In my game, the Referee must declare at the beginning of the session what kinds of actions count as Bold for the rule to work. If reaching a milestone counts as Bold, then you need to achieve that to restore Luck. If defeating foes is Bold, then likewise. My family, who are testing this rule in a scenario based on a treasure hunt, feel the pressure not to give up in a session that has turned up little treasure. They know that their next excursion into the Barrowmaze may not be so fortunate (because of their reduced Luck scores) if they don't make progress or if they pass up the possibility of finding treasures so as not to risk their skins.

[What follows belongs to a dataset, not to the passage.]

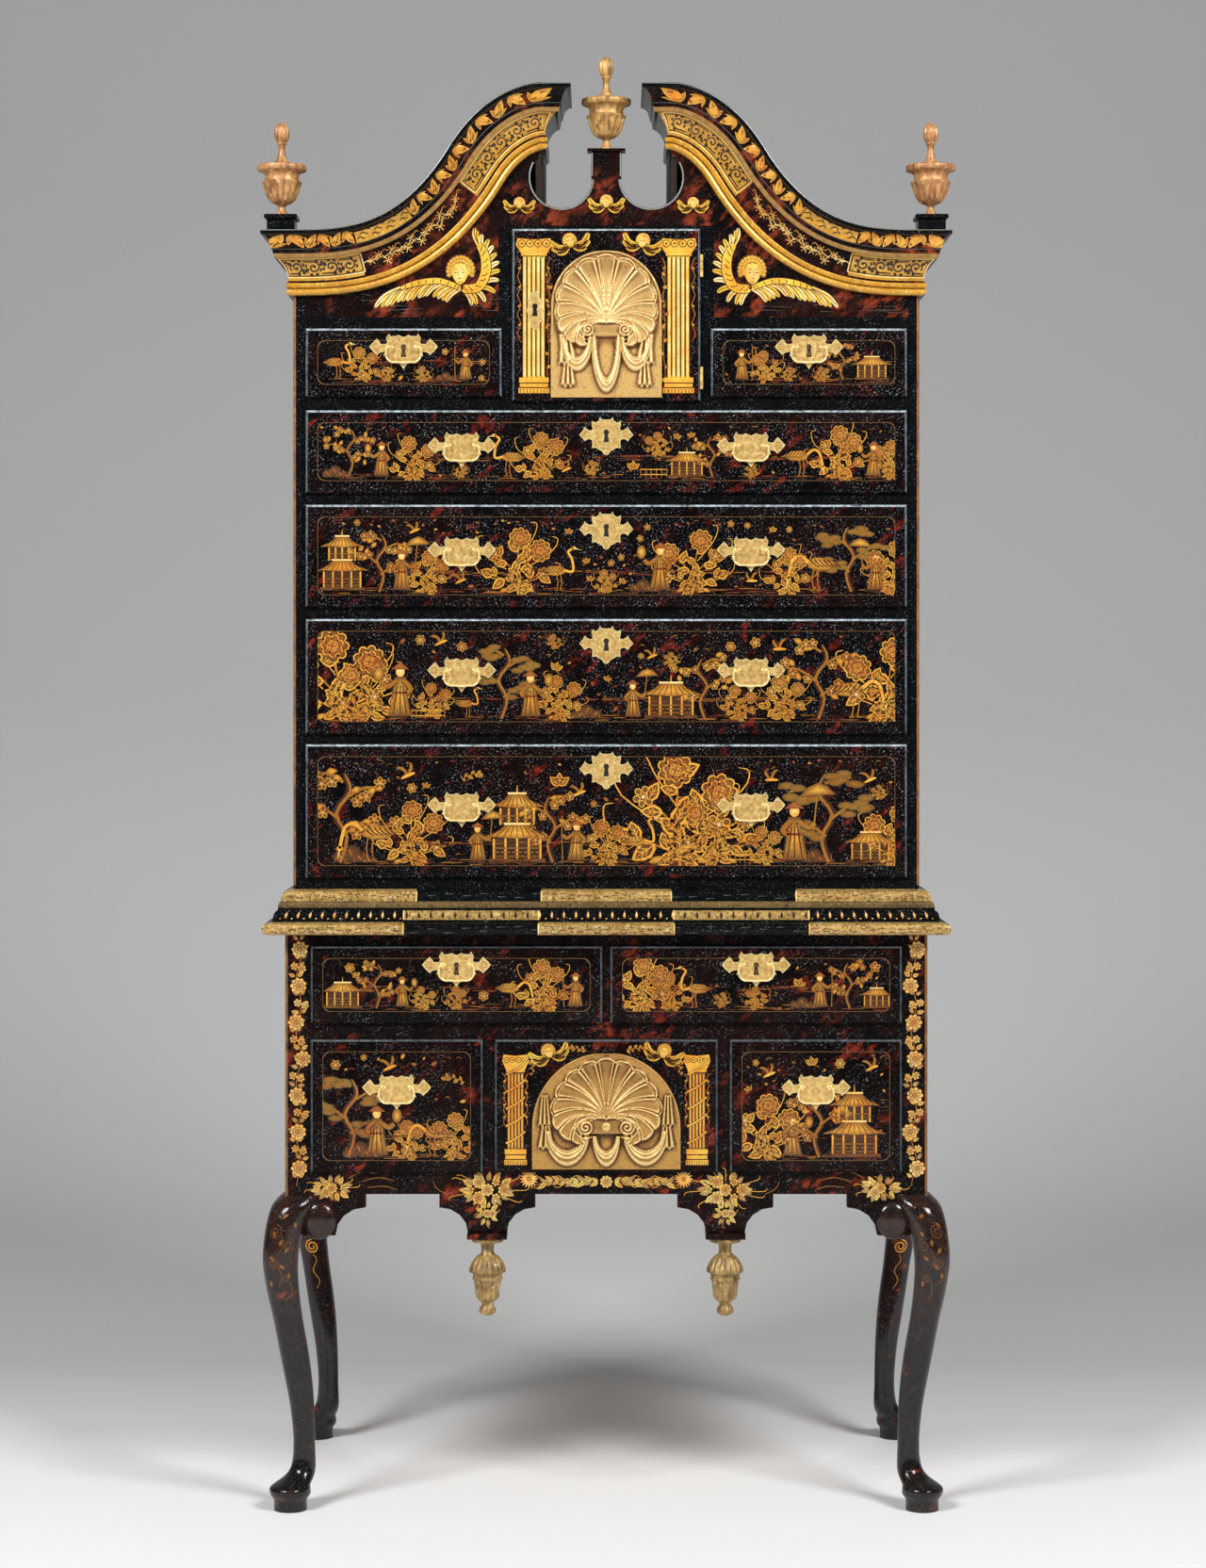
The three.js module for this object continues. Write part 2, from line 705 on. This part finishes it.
// Front of the lower case: stiles, rails, dividers and apron, with the boards and runners behind
function lowerFrontFrame() {
  const edge = bracketEdge(lowerHalf);
  const outline = [
    ...edge,
    ...pendantEdge(-pendantOffset),
    ...pendantEdge(pendantOffset),
    ...mirrored(edge),
    new THREE.Vector2(lowerHalf, caseJoint),
    new THREE.Vector2(-lowerHalf, caseJoint),
  ];
  const faceBack = lowerFront + frontThickness;
  const face = sawn(outline, lowerFront, faceBack);
  const low = lowerFront - overrun;
  const high = faceBack + overrun;
  const shellHalf = shellDrawerOpening / 2;
  const outerLow = shellHalf + bottomRowDivider;
  const holes = [board(-shellHalf, shellHalf, low, high, apronTop, middleRailBottom)];
  for (const side of [-1, 1]) {
    const across = (a, b) => [side * a, side * b].sort((p, q) => p - q);
    holes.push(
      board(...across(outerLow, lowerOpeningHalf), low, high, apronTop, middleRailBottom),
      board(...across(topRowDivider / 2, lowerOpeningHalf), low, high, topRowBottom, topRowTop),
    );
  }
  const pieces = [
    cutAway(cutAway(face, holes), legCuts),
    board(-lowerInside, lowerInside, lowerFront, inBack, topRowBottom - dustThickness, topRowBottom),
    board(-lowerInside, lowerInside, faceBack - overrun, inBack, caseJoint - dustThickness, caseJoint),
    board(-topRowDivider / 2, topRowDivider / 2, lowerFront, inBack, topRowBottom - overrun,
      topRowBottom + guideHeight),
  ];
  for (const side of [-1, 1]) {
    const across = (a, b) => [side * a, side * b].sort((p, q) => p - q);
    const dividerMiddle = shellHalf + bottomRowDivider / 2;
    pieces.push(
      board(...across(dividerMiddle - runnerWidth / 2, dividerMiddle + runnerWidth / 2),
        faceBack - overrun, inBack, apronTop - dustThickness, apronTop),
      board(...across(shellHalf, outerLow), lowerFront, inBack, apronTop - dustThickness, apronTop + guideHeight),
      board(...across(lowerOpeningHalf - legPost, lowerOpeningHalf), faceBack - overrun, inBack,
        apronTop - dustThickness, apronTop),
      board(
        ...across(pendantOffset - pendantCapHalfWidth, pendantOffset + pendantCapHalfWidth),
        lowerFront + frontThickness / 2 - pendantCapHalfDepth,
        lowerFront + frontThickness / 2 + pendantCapHalfDepth,
        legHeight - pendantDepth - pendantCapThickness,
        legHeight - pendantDepth,
      ),
    );
  }
  return joined(pieces);
}
addPiece('lower_front_frame', lowerFrontFrame(), redLacquer());

// Turned pieces: shares of the greatest radius and of the height
const finialShares = [
  [0, 0], [0.27, 0], [0.24, 0.03], [0.13, 0.07], [0.15, 0.1], [0.38, 0.12], [0.56, 0.17], [0.7, 0.25],
  [0.8, 0.35], [0.66, 0.38], [0.62, 0.45], [0.95, 0.51], [1, 0.54], [0.95, 0.56], [0.3, 0.575],
  [0.15, 0.64], [0.15, 0.75], [0.27, 0.79], [0.31, 0.86], [0.27, 0.93], [0.14, 0.98], [0, 1],
];
const dropShares = [
  [0, 1], [0.84, 1], [0.84, 0.95], [0.38, 0.93], [0.33, 0.85], [0.38, 0.79], [0.6, 0.76], [0.86, 0.68],
  [1, 0.58], [0.78, 0.54], [0.74, 0.46], [0.66, 0.34], [0.62, 0.25], [0.38, 0.19], [0.3, 0.14],
  [0.43, 0.1], [0.44, 0.05], [0.28, 0.01], [0, 0],
];

function turned(shares, radius, height) {
  const profile = shares.map(([r, h]) => new THREE.Vector2(r * radius, h * height));
  if (profile[0].y > profile.at(-1).y) profile.reverse();
  return new THREE.LatheGeometry(profile, turnedSides).rotateX(Math.PI / 2);
}

const finialPlaces = [
  { name: 'left', x: -sideFinialX, y: sideFinialY, z: sideCapTop },
  { name: 'centre', x: 0, y: plinthMiddle, z: plinthTop + plinthCapThickness },
  { name: 'right', x: sideFinialX, y: sideFinialY, z: sideCapTop },
];
for (const { name, x, y, z } of finialPlaces) {
  const finial = addPiece(`finial_${name}`, turned(finialShares, finialRadius, finialHeight), gilt());
  finial.position.set(x, y, z + seatGap);
}
for (const [name, side] of [['left', -1], ['right', 1]]) {
  const drop = addPiece(`drop_${name}`, turned(dropShares, dropRadius, dropHeight), gilt());
  const hangs = legHeight - pendantDepth - pendantCapThickness - seatGap;
  drop.position.set(side * pendantOffset, lowerFront + frontThickness / 2, hangs - dropHeight);
}

// A lipped slab in front of the plane y = 0, over an opening of the given size
function lippedSlab(opening, height) {
  const lip = (inset, y) => {
    const x = opening / 2 + lipOverlap - inset;
    const z = height / 2 + lipOverlap - inset;
    return [vector(-x, y, -z), vector(x, y, -z), vector(x, y, z), vector(-x, y, z)];
  };
  const square = [[-1, -1], [1, -1], [1, 1], [-1, 1]].map(([x, z]) => new THREE.Vector2(x, z));
  const rear = -seatGap;
  return loft([
    lip(0, rear),
    lip(0, rear - lipThickness / 3),
    lip(lipInset / 3, rear - (2 * lipThickness) / 3),
    lip(lipInset, rear - lipThickness),
  ], square);
}
const faceReach = lipThickness + seatGap;

// A drawer whose opening is centred on x and z, its box running back from the case's front
function drawer(opening, height, length) {
  const x = opening / 2 - runningGap;
  const zLow = -height / 2 + runningGap;
  const zHigh = height / 2 - runningGap;
  const box = board(-x, x, -seatGap - lipThickness / 3, length, zLow, zHigh);
  const hollow = board(
    drawerWall - x,
    x - drawerWall,
    plugDepth,
    length - drawerWall,
    zLow + drawerBottom,
    zHigh + overrun,
  );
  return joined([cutAway(box, [hollow]), lippedSlab(opening, height)]);
}

// An arched panel with a fluted shell fanned out over it, in front of the plane y = 0
function carvedShell(halfWidth, height, rise) {
  const arch = new THREE.Shape();
  arch.moveTo(-halfWidth, 0);
  arch.lineTo(-halfWidth, height - halfWidth);
  arch.absarc(0, height - halfWidth, halfWidth, Math.PI, 0, true);
  arch.lineTo(halfWidth, 0);
  const panel = sawn(arch, -archThickness, seatGap);
  const focus = height - rise;
  const above = height - halfWidth - focus;
  const fanStart = -Math.PI / 7;
  const fanSpan = Math.PI - 2 * fanStart;
  const steps = 2 * shellLobes;
  const ringShares = [0.12, 0.45, 0.8, 0.96, 1];
  const behind = archThickness / 3;
  const sections = [];
  for (let k = 0; k <= steps; k += 1) {
    const angle = fanStart + (fanSpan * k) / steps;
    const across = above * Math.cos(angle);
    const edge = above * Math.sin(angle) + Math.sqrt(halfWidth * halfWidth - across * across);
    const point = (share, reach) => vector(
      share * edge * Math.cos(angle),
      -reach,
      Math.max(focus + share * edge * Math.sin(angle), archThickness),
    );
    const front = ringShares.map((share) => {
      const ridge = k % 2 ? 1 : 1 - share / 3;
      const swell = archThickness + shellRelief * ridge * (1 - share / 2);
      return point(share, share < 1 ? swell : archThickness + seatGap);
    });
    sections.push([...front, point(1, behind), point(ringShares[0], behind)]);
  }
  const capOutline = [...ringShares.map((share) => [share, 1]), [1, 0], [ringShares[0], 0]];
  const fan = loft(sections, capOutline.map(([x, z]) => new THREE.Vector2(x, z)));
  const scroll = archThickness + shellRelief;
  const under = focus - voluteRadius;
  const volutes = [-1, 1].map((side) => (
    roundBar(voluteRadius, postSides, side * voluteOffset, under, -scroll - archThickness / 2, seatGap)));
  const hub = board(-scroll, scroll, -scroll, seatGap, under - scroll / 2, under + scroll / 2);
  return [panel, fan, ...volutes, hub];
}

// One pull: plate with its two posts, and the bail that swings on them
const plateShares = [
  [0, 0.78], [0.15, 0.92], [0.26, 0.83], [0.35, 0.8], [0.43, 0.97], [0.505, 0.73], [0.47, 0.53],
  [0.53, 0.39], [0.66, 0.39], [0.78, 0.69], [1, 0.25], [0.77, -0.22], [0.66, -0.06], [0.52, -0.1],
  [0.5, -0.42], [0.33, -0.66], [0.11, -0.72], [0, -1],
];
const bailShares = [
  [-1, 0], [-1.03, -0.35], [-0.98, -0.7], [-0.72, -0.96], [-0.35, -0.97], [0, -1],
  [0.35, -0.97], [0.72, -0.96], [0.98, -0.7], [1.03, -0.35], [1, 0],
];
const armOffset = postOffset + postRadius + seatGap + wireRadius;

function backplate(keyed) {
  const right = scaled(plateShares, plateWidth / 2, plateHeight / 2)
    .map(([x, z]) => new THREE.Vector2(x, z));
  const outline = new THREE.Shape([...mirrored(right).slice(0, -1), ...right.slice(0, -1)]);
  if (keyed) {
    const keyhole = new THREE.Path();
    keyhole.absarc(0, keyholeLength / 2, keyholeRadius, -Math.PI / 4, Math.PI + Math.PI / 4, false);
    keyhole.lineTo(-keyholeFootHalfWidth, -keyholeLength / 2);
    keyhole.lineTo(keyholeFootHalfWidth, -keyholeLength / 2);
    outline.holes.push(keyhole);
  }
  const plate = new THREE.ExtrudeGeometry(outline, {
    depth: plateThickness,
    bevelEnabled: false,
    curveSegments: postSides,
  }).rotateX(Math.PI / 2);
  const posts = [-1, 1].map((side) => (
    roundBar(postRadius, postSides, side * postOffset, pivotRise, -plateThickness - postReach, -plateThickness / 2)));
  return joined([plate, ...posts]).translate(0, -seatGap, 0);
}

function bail() {
  const hang = -plateThickness - seatGap;
  const restReach = wireRadius + seatGap;
  const path = new THREE.CatmullRomCurve3(bailShares.map(([x, z]) => vector(
    x * armOffset,
    hang - pivotReach - z * (pivotReach - restReach),
    pivotRise + z * bailDrop,
  )));
  const section = Array.from({ length: wireSides }, (_, k) => {
    const angle = (2 * Math.PI * k) / wireSides;
    return new THREE.Vector2(wireRadius * Math.cos(angle), wireRadius * Math.sin(angle));
  });
  return new THREE.ExtrudeGeometry(new THREE.Shape(section), {
    steps: bailSteps,
    extrudePath: path,
    bevelEnabled: false,
  });
}

function addPull(owner, suffix, x, z, front, keyed) {
  const hang = new THREE.Group();
  hang.position.set(x, front - faceReach, z);
  highboy.add(hang);
  addPiece(`${owner}_plate${suffix}`, backplate(keyed), brass(), hang);
  addPiece(`${owner}_bail${suffix}`, bail(), brass(), hang);
}

const upperLength = inBack - upperFront - drawerBackGap;
const lowerLength = inBack - lowerFront - drawerBackGap;

for (const { row, bottom, top } of longDrawers) {
  const name = `long_drawer_${row}`;
  const z = (bottom + top) / 2;
  const piece = addPiece(name, drawer(2 * upperOpeningHalf, top - bottom, upperLength), lacquer());
  piece.position.set(0, upperFront, z);
  addPull(name, '_left', -longPullOffset, z + longPullRise, upperFront, false);
  addPull(name, '_right', longPullOffset, z + longPullRise, upperFront, false);
}

// Drawers that come in pairs, left and right
const pairs = [
  {
    name: 'small_drawer', inner: postOuter, outer: upperOpeningHalf, bottom: smallBottom, top: smallTop,
    front: upperFront, length: upperLength, drop: keyPullDrop, keyed: true,
  },
  {
    name: 'lower_top_drawer', inner: topRowDivider / 2, outer: lowerOpeningHalf, bottom: topRowBottom,
    top: topRowTop, front: lowerFront, length: lowerLength, drop: keyPullDrop, keyed: true,
  },
  {
    name: 'lower_bottom_drawer', inner: shellDrawerOpening / 2 + bottomRowDivider, outer: lowerOpeningHalf,
    bottom: apronTop, top: middleRailBottom, front: lowerFront, length: lowerLength, drop: bottomPullDrop,
    keyed: false,
  },
];
for (const { name, inner, outer, bottom, top, front, length, drop, keyed } of pairs) {
  for (const [hand, side] of [['left', -1], ['right', 1]]) {
    const x = (side * (inner + outer)) / 2;
    const z = (bottom + top) / 2;
    const piece = addPiece(`${name}_${hand}`, drawer(outer - inner, top - bottom, length), lacquer());
    piece.position.set(x, front, z);
    addPull(`${name}_${hand}`, '', x, top + lipOverlap - drop, front, keyed);
  }
}

// The middle lower drawer, with its shell and small knob
function shellDrawer() {
  const height = middleRailBottom - apronTop;
  const foot = -height / 2 - lipOverlap + lipInset;
  const carving = carvedShell(drawerArchHalfWidth, drawerArchHeight, drawerShellRise)
    .map((piece) => piece.translate(0, -faceReach, foot));
  const knobZ = foot + drawerArchHeight - drawerShellRise - voluteRadius;
  const knobFront = -faceReach - archThickness - shellRelief;
  const knob = roundBar(knobRadius, postSides, 0, knobZ, knobFront - knobReach, knobFront + overrun);
  return joined([drawer(shellDrawerOpening, height, lowerLength), ...carving, knob]);
}
const middleDrawer = addPiece('shell_drawer', shellDrawer(), gilt());
middleDrawer.position.set(0, lowerFront, (apronTop + middleRailBottom) / 2);

// The cupboard's door: a lipped slab with its shell, hinged along its right edge
function cupboardDoor() {
  const foot = -cupboardHeight / 2 - lipOverlap + lipInset;
  const carving = carvedShell(doorArchHalfWidth, doorArchHeight, doorShellRise)
    .map((piece) => piece.translate(0, -faceReach, foot));
  const x = cupboardHalf - runningGap;
  const z = cupboardHeight / 2 - runningGap;
  const plug = board(-x, x, -seatGap - lipThickness / 3, plugDepth, -z, z);
  return joined([plug, lippedSlab(cupboardWidth, cupboardHeight), ...carving]);
}
const door = addPiece('cupboard_door', cupboardDoor(), gilt());
door.position.set(0, upperFront, (cupboardBottom + cupboardTop) / 2);

export default highboy;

It's all about incentivizing risk and making sure the players refuse to allow their characters to come home empty-handed.

Give it a try and let me know how it works for you.

What's that you say? You don't have a Luck stat in your game? Well, you may have saving throws. Try this: every time a character makes a saving throw, whether it's successful or not, then make the next one cumulatively harder by one. At the end of the session, instead of giving power-ups for treasure (XP for GP), allow them to reduce their accumulated saving throw penalties. I guarantee you that if they know this is how it works, they will be strongly motivated to keep exercising their character and take the kinds of risks that we all want to see them take in an adventure game.

Audentes fortuna adiuvat!
 

Comments

  1. An interesting experiment. I hope it works as intended.

    Your post has got me thinking, but my thoughts go off at a tangent to your main point. Rather than ramble here, I will try coalesce my waffle into a post on my blog.

    BTW, you have given your rule a perfect name.